An excellent book that reviews the scientific literature of box turtles is: C Kenneth Dodd Jr., North American Box Turtles: A Natural History, Animal Natural History Series v. 6, University of Oklahoma Press, Norman, OK, 2001.

2008 © Pam Croom


Appalachian Lady said...

Wow--I have never seen baby box turtles but I have seen a lot of box turtles--pretty large--around here. Thanks for all the information and the reference on box turtles. Great post and the photos make me want to go out and look for turtles. Joan
P.S. Thanks for visiting my blog today.

nina said...

I have always wished I would find one!
I've been a boxturtle lover for years, and have come across several on our trails, so I know they're around.

Never any as small as a hatchling.
I'll keep looking.
Your find is fantastic!

me ann my camera said...

What a wonderful read this has been.
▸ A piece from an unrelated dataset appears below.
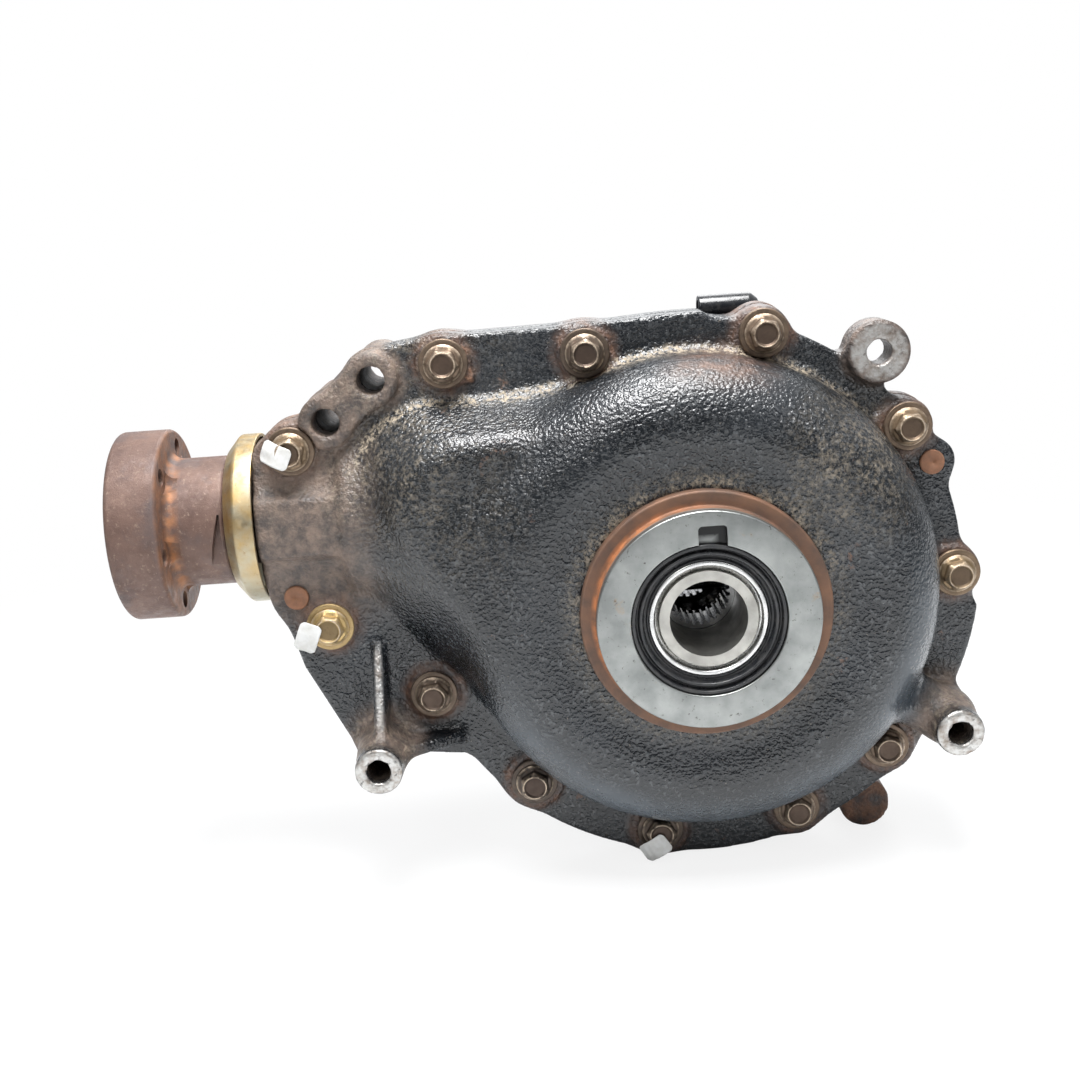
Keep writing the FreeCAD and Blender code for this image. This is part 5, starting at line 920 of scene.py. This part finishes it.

Your descriptions of the hatching process of this little box turtle is fascinating. And it looks so small in your hand, looking very much the same size of a baby Snapping turtle. I am so glad to have found your blog and I especially love your choice and painting with words of the Red-winged Blackbird warrior in your most recent posting.

Pam Croom said...

Thank you for stopping by. They do look about the same size don't they...but only about a quarter in number at 4-5 instead of 20. Snappers are big, but that 20 is pretty extraordinary!